Washington, under both Trump and Biden, had given so much military hardware to the Philippine military, including drones and surveillance and reconnaissance equipment. It allowed Turkey to export attack helicopters.

It’s business as usual amid the noise from Duterte.

The relations between the two long-time military allies could expand and deepen in the months and years ahead as Washington worries about Beijing’s intentions in Taipei.

Tensions continued to build up in Taiwan Straits after House Speaker Nancy Pelosi made a pit stop in the self-ruled island in August, a violation of the US One-China policy.

Biden has reiterated his administration’s support to Taiwan, vowing to defend it from China’s planned invasion.
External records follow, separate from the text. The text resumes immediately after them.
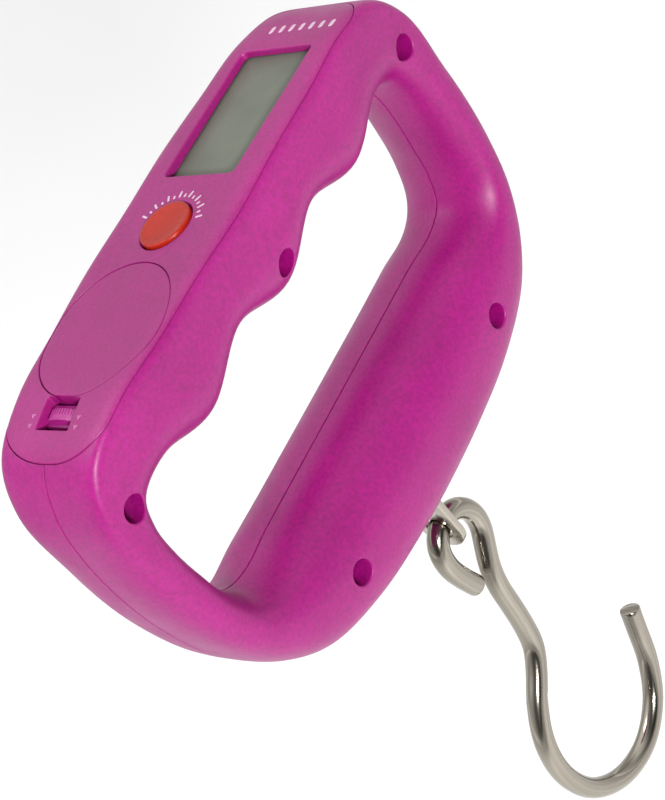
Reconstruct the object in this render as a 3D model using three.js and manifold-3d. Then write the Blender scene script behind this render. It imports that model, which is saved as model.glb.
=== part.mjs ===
// Digital luggage scale: a loop-shaped handle whose upper bar holds the display, the
// button and the battery, and whose lower bar holds the load cell that a wire hook hangs from.
//
// Millimetres. +X runs along the grip from the battery end to the display end, +Z points out
// of the display panel, and the hook hangs along -Z. Heights are counted from the crown of the
// panel (z = 0); the finished group is then lifted so that its origin is the centre of the grip.

import * as THREE from 'three';
import { ParametricGeometry } from 'three/addons/geometries/ParametricGeometry.js';
import { mergeVertices } from 'three/addons/utils/BufferGeometryUtils.js';
import Module from 'manifold-3d';

const wasm = await Module();
wasm.setup();

// ---------------------------------------------------------------- driving dimensions

const GRIP_CENTRE_DEPTH = 10;   // from the panel crown down to the middle of the hand grip
const WALL = 2.0;               // shells
const PANEL_THICKNESS = 2.4;
const GAP = 0.3;                // between pieces that meet
const COLUMN_DEPTH = 11.4;      // half of the body's depth in Y at its two ends
const GRIP_EXTRA = 3.8;         // how much more each side has at the middle of the grip
const BAR_EXTRA = 2.5;          // and at the middle of the lower bar
const SWELL_HALF = 53.5;        // half length over which the sides swell
const EDGE_POWER = 2.8;         // superellipse power of the outer edge all round the loop
const GRIP_EDGE_POWER = 10.5;   // and along the top of the grip, where the panel is nearly flat
const INNER_POWER = 2.4;        // superellipse power towards the hand hole
const FRONT_INNER_POWER = 1.9;  // the same on the -Y side, away from the grip
const COLUMN_INNER_POWER = 1.6; // and on the +Y side of the end columns
const COLUMN_START = [36, 50];  // distances from the middle over which a column's shape sets in
const RIDGE_PITCH = 27.3;       // finger ridges under the grip
const RIDGE_CREST = -22.6;      // underside of the grip at a ridge
const RIDGE_HOLLOW = -17.5;     // underside of the grip between ridges

const BAR_INNER = -51.1;        // upper side of the lower bar

// The body's outline as stations round one half of the loop, from the middle of the grip to the
// middle of the lower bar: a point of the outside and the point of the hand hole facing it.
const HALF_STATIONS = [
  { outer: [0, 0], inner: [0, RIDGE_CREST] },
  { outer: [RIDGE_PITCH / 2, 0], inner: [RIDGE_PITCH / 2, RIDGE_HOLLOW] },
  { outer: [RIDGE_PITCH, -0.2], inner: [RIDGE_PITCH, RIDGE_CREST] },
  { outer: [40, -0.6], inner: [38.6, -18.8] },
  { outer: [50.9, -3.7], inner: [46, -19.9] },
  { outer: [56.6, -11.4], inner: [48.3, -24.7] },
  { outer: [58.7, -21.4], inner: [48.5, -31] },
  { outer: [58.8, -33], inner: [47.8, -37.4] },
  { outer: [57.3, -44], inner: [46.8, -44] },
  { outer: [54.2, -54.9], inner: [44, -49.6] },
  { outer: [48.6, -64.6], inner: [38, -51.5] },
  { outer: [40.2, -72], inner: [29.9, BAR_INNER] },
  { outer: [27, -76.2], inner: [20, BAR_INNER] },
  { outer: [13.4, -77.8], inner: [10, BAR_INNER] },
  { outer: [0, -78.3], inner: [0, BAR_INNER] },
];

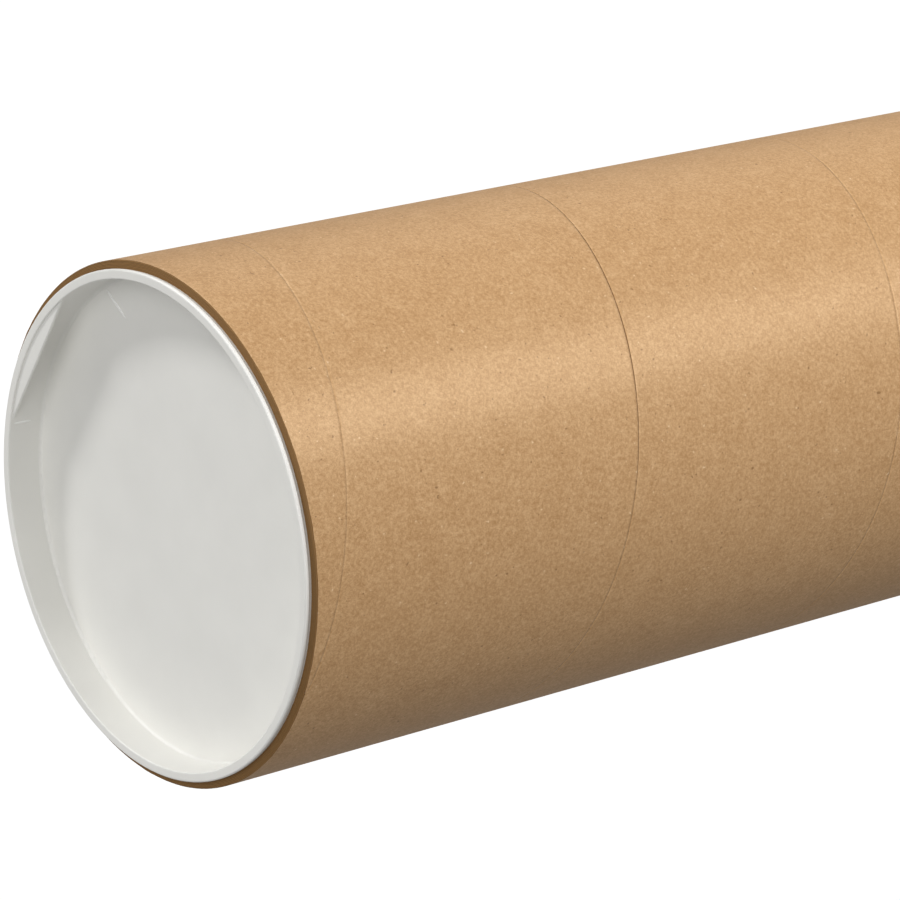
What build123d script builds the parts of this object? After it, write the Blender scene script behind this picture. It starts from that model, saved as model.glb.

Washington is more concerned with Taiwan than the maritime dispute in the South China Sea. and it needs the Philippines badly to project its military might in the region.

Early this year, the US military deployed two batteries of its sophisticated Patriot missiles in northern Luzon near Taiwan during the annual Balikatan exercise. It has been displaying its High Mobility Artillery Rocket System (HiMARS) in drills in the Philippines — the same weapons system given to Ukraine to hit Russian targets deep into its territory.

The US has access to four air force bases and an army base in the Philippines under the 2014 Enhanced Defense Cooperation Agreement (EDCA). The US can actually request access to other bases and civilian airfields, like during the war on terror in Afghanistan and Iraq, when US planes landed and refueled in a civilian airfield in Batanes.

An air force base was created in Cagayan province where US planes and drones can have access and operate freely near Taiwan Straits. US drones can also operate in another northern airfield in Laoag, Marcos’ home province.

In addition, the US anti-submarine P3C-Orion and P8 Poseidon have been operating in its former base in Clark since 2012.

The US Army could also preposition equipment and supplies in a former naval base in Subic after a US company, Cerberus Capital Management, took over management from a former South Korean shipbuilder.

The US Army has expressed interest in Hanjin’s shipyard while a US Navy contractor wanted to operate a ship repair facility.

America is back in the Philippines. It is not just in two bases but in variou installations and facilities, including in Cebu, Palawan, Cagayan de Oro, and Pampanga.

America never left the Philippines but the symbolic meeting in New York would leave a lasting imprint in the minds of ordinary Filiipinos — the Philippines and US are close friends again.